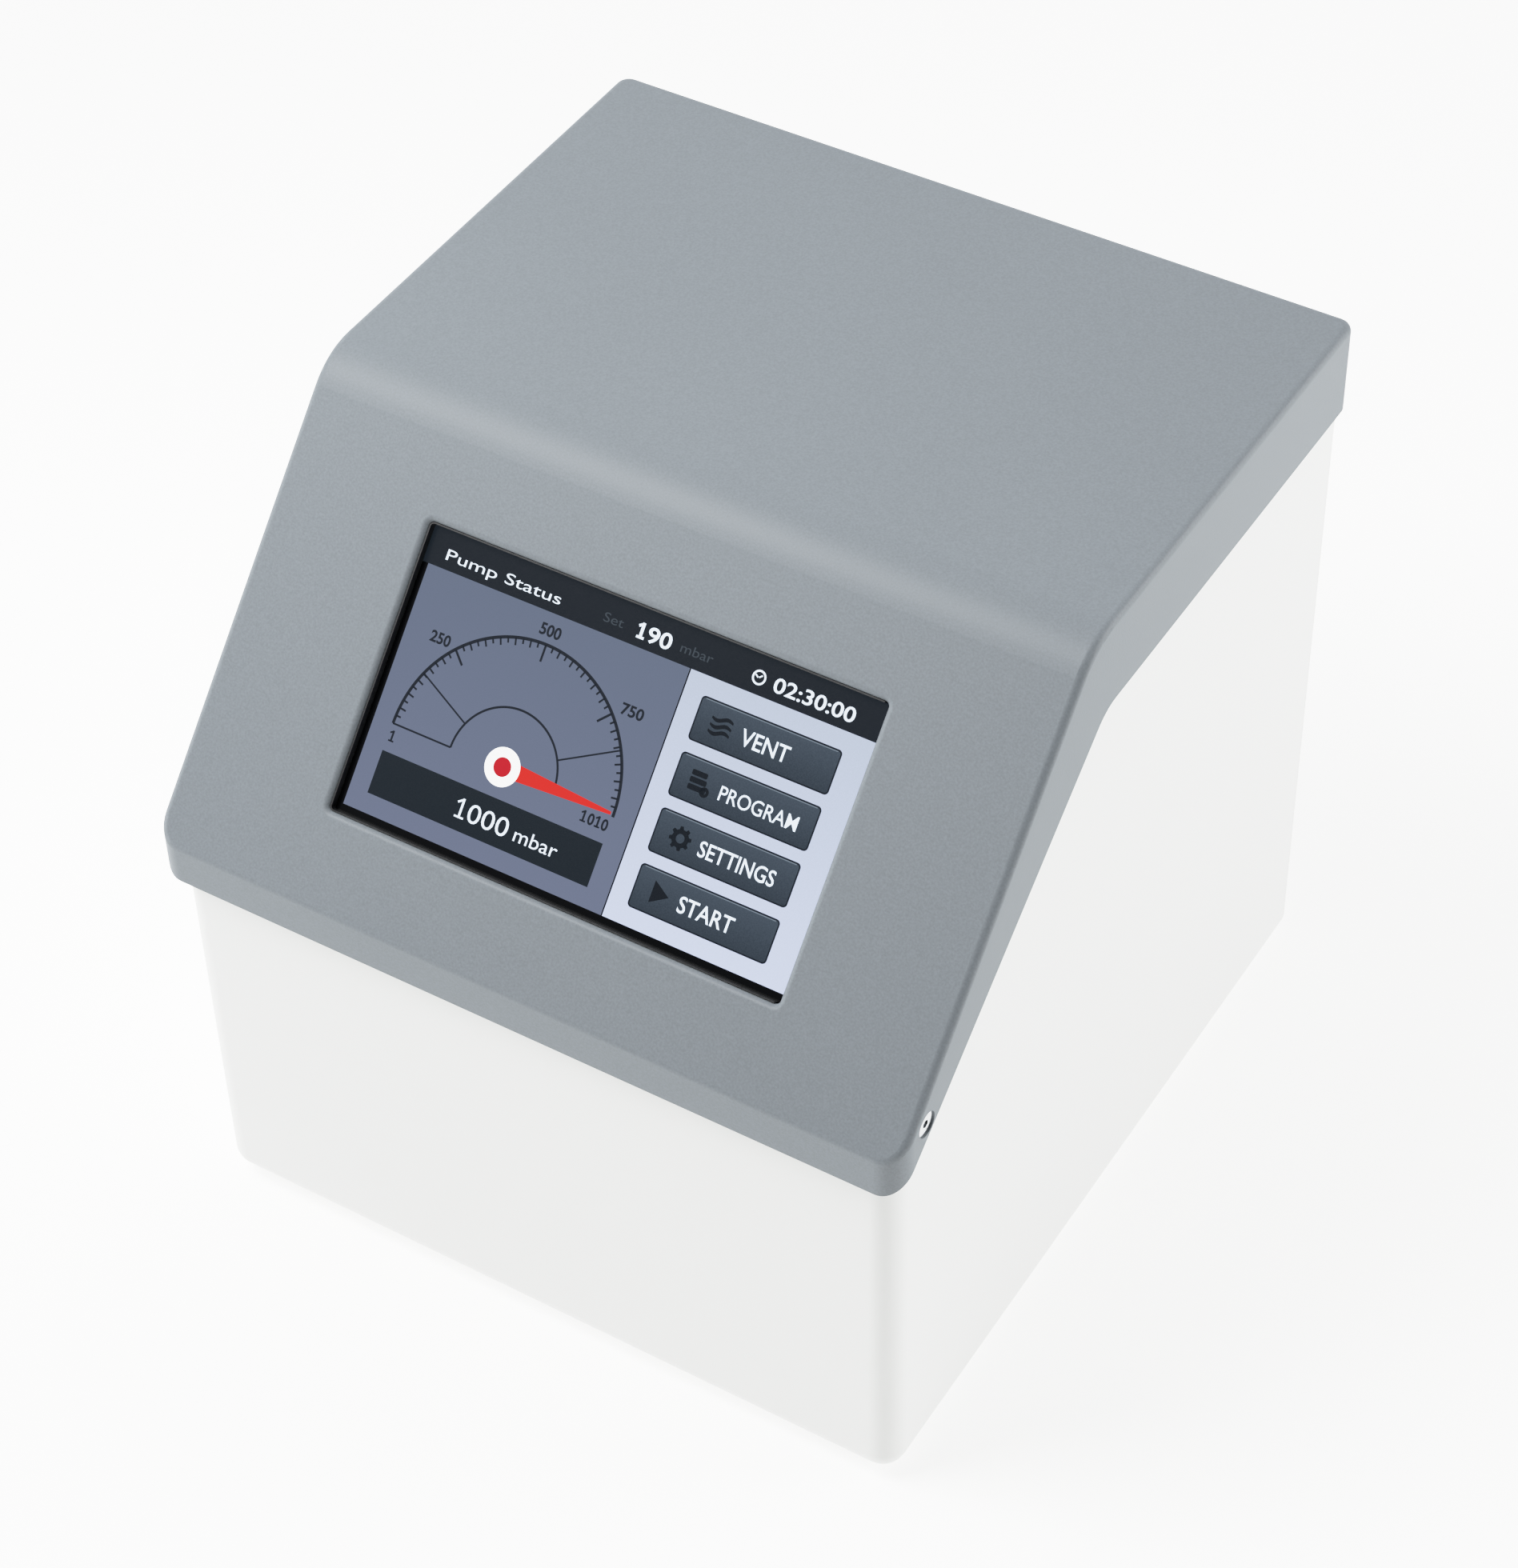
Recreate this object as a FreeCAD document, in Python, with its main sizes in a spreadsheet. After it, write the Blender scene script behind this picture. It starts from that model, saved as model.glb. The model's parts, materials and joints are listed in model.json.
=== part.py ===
import FreeCAD, Part
import Sketcher
import os
import re

# Benchtop diaphragm vacuum pump with a touch controller on its sloped cover.
# Millimetres. +X right, +Y to the rear, +Z up. The origin is the middle of the footprint, at the table.

SIZES = {
    # How far a joined shape sinks into its neighbour, and how far a cut runs past the face it opens
    "weld_sink": 1, "cut_past": 1,
    # Where the front of the cover lies, so that the whole depth is centred on the origin
    "front_y": -147.5,
    # Cover
    "cover_width": 255, "cover_depth": 267, "cover_top_z": 265, "cover_wall": 3, "skirt_front_z": 139,
    "slope_foot_z": 153, "slope_angle": 46.8, "knee_radius": 25, "skirt_knee_run": 113.5,
    "skirt_rear_z": 234, "skirt_knee_radius": 15, "front_corner_radius": 8, "rear_corner_radius": 4.5,
    "cover_edge_radius": 2.4,
    # Display window, measured along the slope from its foot
    "window_width": 153, "window_height": 89.3, "window_x": 0.5, "window_low": 28.8,
    "window_corner_radius": 1.5, "window_lip_radius": 2,
    # Body
    "body_inset": 4, "body_wall": 3, "foot_height": 3, "body_radius": 8, "inner_radius": 5,
    "rim_front_z": 147, "rim_rear_z": 246, "rim_knee_run": 112, "seam_run": 263.5, "slot_width": 3,
    "slot_length": 40, "slot_pitch": 9, "slot_count": 12, "slot_run_front": 60, "slot_run_rear": 200,
    # Rear panel
    "panel_depth": 5.5, "panel_wall": 3, "panel_rim": 4, "panel_top_z": 233.5, "panel_edge_radius": 1.5,
    "flange_width": 236, "flange_top_z": 256, "flange_low_z": 222, "flange_wall": 3.5,
    "vent_slot_height": 30, "vent_slot_count": 9, "vent_slot_z": 198,
    # Feet and outer screws
    "foot_x": 100, "foot_run_front": 26, "foot_run_rear": 240, "foot_radius": 10,
    "foot_recess_radius": 4.5, "foot_recess": 2, "foot_screw_radius": 2, "foot_screw_head_radius": 3.8,
    "foot_screw_head": 1.4, "foot_screw_length": 10, "foot_boss_height": 8, "foot_socket_floor": 0.4,
    "foot_taper": 1, "side_screw_run": 15, "side_screw_z": 158, "side_screw_radius": 2,
    "side_head_radius": 4.1, "side_head_depth": 2.2, "side_head_recess": 0.5, "side_screw_length": 12,
    "side_boss_length": 9, "side_boss_width": 8, "side_boss_height": 12, "side_boss_run": 16,
    "side_boss_z": 155, "hex_socket": 1.35, "hex_depth": 1.7, "socket_floor": 0.6, "rear_screw_x": 100,
    "rear_screw_z": 250, "rear_head_radius": 3.3, "rear_head_height": 1.8, "small_screw_radius": 1.5,
    "screw_play": 0.1, "rear_screw_length": 9, "panel_screw_x": 115.5, "panel_screw_low_z": 18,
    "panel_screw_high_z": 214, "panel_post_radius": 6, "panel_post_length": 14, "panel_pad_radius": 4.5,
    "panel_screw_length": 12,
    # Display stack, measured from the slope's outer face along its normal
    "glass_width": 163, "glass_height": 99.3, "glass_thick": 1.8, "gasket_thick": 0.6, "gasket_border": 4,
    "lcd_width": 158, "lcd_height": 95, "lcd_thick": 4, "tray_width": 186, "tray_height": 114,
    "tray_thick": 1.5, "tray_window_width": 110, "tray_window_height": 50, "post_x": 87, "post_reach": 50,
    "post_radius": 4, "post_bore_end": 1, "display_head_radius": 2.8, "display_head_height": 2,
    "solder_sink": 0.1, "board_width": 120, "board_height": 76, "board_thick": 1.6,
    "standoff_height": 5.5, "standoff_radius": 2.5, "chip_size": 16, "chip_height": 2.5,
    "plug_length": 24, "plug_height": 6,
    # Chassis
    "chassis_width": 220, "chassis_front_run": 22, "chassis_rear_run": 236, "chassis_z": 18,
    "chassis_thick": 2, "chassis_lip": 12, "chassis_screw_x": 85, "chassis_screw_front_run": 46,
    "chassis_screw_rear_run": 224, "chassis_boss_radius": 5, "chassis_screw_head_radius": 3.6,
    "chassis_screw_head_height": 2.4, "chassis_socket_floor": 0.8, "chassis_screw_length": 10,
    "mount_radius": 8, "mount_height": 12, "mount_left_x": -68, "mount_right_x": 54, "mount_reach": 32,
    "cradle_left_x": -82, "cradle_right_x": 68, "cradle_reach": 44, "cradle_thick": 3, "rib_thick": 5,
    "rib_reach": 30, "rib_left_x": -66, "rib_right_x": -8, "rib_top_z": 54,
    # Motor; its shaft runs along X
    "shaft_run": 135, "shaft_z": 80, "shaft_radius": 5, "shaft_play": 1, "shaft_left_x": -79,
    "shaft_right_x": 52, "motor_left_x": -80, "motor_right_x": 10, "motor_radius": 42, "motor_wall": 3,
    "motor_cap": 6, "stator_radius": 38.9, "stator_bore": 25, "stator_length": 44, "stator_left_x": -57,
    "winding_outer": 36, "winding_inner": 28, "winding_length": 8, "rotor_radius": 24.6,
    "bearing_radius": 11, "bearing_bore": 5.05, "bearing_width": 5, "motor_slot_count": 12,
    "motor_slot_width": 4, "motor_slot_length": 12,
    # Pump
    "case_length": 54, "case_reach": 42, "case_low_z": 42, "case_top_z": 118, "case_cavity_radius": 34,
    "case_inner_wall": 7, "case_cap": 4, "mouth_radius": 22, "throw": 3, "journal_radius": 9,
    "journal_width": 12, "weight_radius": 24, "weight_width": 6, "rod_x": 37, "rod_width": 10,
    "rod_eye_radius": 19, "rod_bearing_radius": 15, "rod_bearing_bore": 9.05, "rod_neck": 12,
    "rod_head_radius": 14, "rod_head_thick": 3, "membrane_thick": 2, "membrane_radius": 25,
    "membrane_rim_radius": 18, "clamp_thick": 2.5, "clamp_stud_radius": 2.5, "clamp_stud_length": 10,
    "clamp_socket_floor": 1, "cap_socket_floor": 1.5, "nipple_bore": 2, "head_thick": 20,
    "chamber_depth": 6.5, "head_cover_thick": 10, "port_reach": 10, "port_radius": 2.5, "flap_radius": 6,
    "flap_thick": 0.5, "flap_pocket": 1, "flap_play": 0.8, "nipple_radius": 3, "nipple_length": 10,
    "head_screw_x": 21, "head_screw_y": 35, "head_screw_radius": 2, "head_screw_head_radius": 3.5,
    "head_screw_head_height": 4, "head_screw_length": 44,
    # Pneumatics behind the panel
    "ports_z": 190, "vacuum_x": 75, "vent_x": 45, "exhaust_x": 5, "manifold_left_x": 30,
    "manifold_length": 62, "manifold_front_run": 222, "manifold_depth": 26, "manifold_height": 24,
    "manifold_bore": 3, "thread_radius": 4.8, "thread_length": 27, "thread_lead": 2, "nut_radius": 8,
    "nut_thick": 5, "nozzle_length": 21, "nozzle_radius": 5, "nozzle_bore": 3, "nozzle_groove": 0.5,
    "nozzle_groove_width": 1.2, "nozzle_groove_pitch": 4.5, "silencer_radius": 5.5, "silencer_length": 13,
    "silencer_end": 1, "sensor_radius": 8, "sensor_length": 11, "tube_radius": 4.8, "tube_bore": 3.05,
    "tube_bend": 14, "suction_x": 50, "tube_front_nipple": 8, "tube_low_z": 150, "suction_top_z": 190,
    "exhaust_top_z": 212, "suction_bend_run": 165, "exhaust_bend_run": 195, "exhaust_end_run": 241.8,
    "valve_x": 60, "valve_size": 22, "valve_base_height": 14, "valve_seat_bore": 2, "coil_radius": 11,
    "coil_height": 26, "coil_bore": 4.1, "coil_cap": 3, "plunger_radius": 4, "plunger_length": 20,
    "plunger_low": 5, "spring_radius": 2.8, "spring_wire": 0.4, "spring_pitch": 1.6, "spring_gap": 0.05,
    # Power supply board
    "supply_x": -58, "supply_run": 212, "supply_width": 96, "supply_depth": 44, "supply_z": 27,
    "core_size": 28, "core_height": 22, "cap_radius": 6, "cap_height": 20, "cap_pitch": 15,
    # Fan
    "fan_x": -68, "fan_z": 120, "fan_size": 80, "fan_depth": 25, "fan_hole_radius": 38,
    "fan_panel_radius": 37.5, "fan_hub_radius": 17, "fan_hub_length": 17, "fan_blade_radius": 37,
    "fan_blade_count": 7, "fan_blade_thick": 1.6, "fan_blade_width": 19, "fan_blade_pitch": 40,
    "fan_support_radius": 18, "fan_support_thick": 3, "fan_strut_width": 5, "fan_gap": 0.6,
    "fan_screw_reach": 35.75, "fan_screw_radius": 2, "fan_screw_length": 12, "fan_head_radius": 3.8,
    "fan_head_height": 2, "guard_wire": 0.9, "guard_bar_rise": 0.99, "guard_ring_rise": 1.08,
    "guard_ring_count": 5, "guard_ring_step": 7.5, "guard_eye_radius": 4, "guard_eye_thick": 2.2,
    # Mains inlet and fuse drawer
    "inlet_x": 80, "inlet_z": 44, "inlet_flange_width": 50, "inlet_flange_height": 46,
    "inlet_flange_thick": 3, "inlet_body_width": 28, "inlet_body_height": 42, "inlet_body_depth": 25,
    "socket_width": 24.5, "socket_height": 16.5, "socket_depth": 16, "socket_rise": 8, "fit_gap": 0.3,
    "pin_thick": 2, "pin_height": 4, "pin_length": 22, "pin_pitch": 7, "earth_rise": 4, "pin_end": 3,
    "drawer_drop": 12, "drawer_width": 23, "drawer_height": 8, "drawer_length": 20, "drawer_lip": 2,
    "drawer_floor": 1, "drawer_face_width": 25, "drawer_face_height": 10, "fuse_radius": 2.5,
    "fuse_length": 20, "fuse_pocket": 5.4, "inlet_screw_reach": 20, "inlet_screw_length": 10,
    "inlet_head_radius": 2.8,
    # Power switch
    "switch_x": 38, "switch_bezel_width": 25, "switch_bezel_height": 33, "switch_bezel_thick": 2,
    "switch_body_width": 21.8, "switch_body_height": 30, "switch_body_depth": 22,
    "switch_cavity_width": 17.6, "switch_cavity_height": 27, "switch_cavity_depth": 14,
    "rocker_width": 17, "rocker_half_height": 12, "rocker_back": -2, "rocker_valley": 5,
    "rocker_crest": 7, "rocker_taper": 1, "rocker_tilt": -8, "rocker_pivot_run": 264,
    "rocker_pin_radius": 1.5, "rocker_pin_length": 19, "rocker_pin_bore": 1.56,
    "rocker_pin_socket_length": 19.4,
    # Signal sockets
    "sockets_z": 105, "lan_x": 98, "lan_width": 16, "lan_height": 14, "lan_depth": 20, "lan_proud": 1,
    "lan_hole_width": 11.8, "lan_hole_height": 8.4, "lan_hole_depth": 13, "accessory_x": 34,
    "accessory_pitch": 28, "accessory_radius": 6, "accessory_nut_radius": 9, "accessory_nut_thick": 2.5,
    "accessory_length": 18, "accessory_recess_radius": 4.4, "accessory_recess": 3, "contact_radius": 0.5,
    "contact_reach": 2.4, "contact_length": 2.5, "contact_root": 0.5, "contact_count": 5,
}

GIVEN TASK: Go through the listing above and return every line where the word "FreeCAD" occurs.

RESPONSE BELOW:
Recreate this object as a FreeCAD document, in Python, with its main sizes in a spreadsheet. After it, write the Blender scene script behind this picture. It starts from that model, saved as model.glb. The model's parts, materials and joints are listed in model.json.
import FreeCAD, Part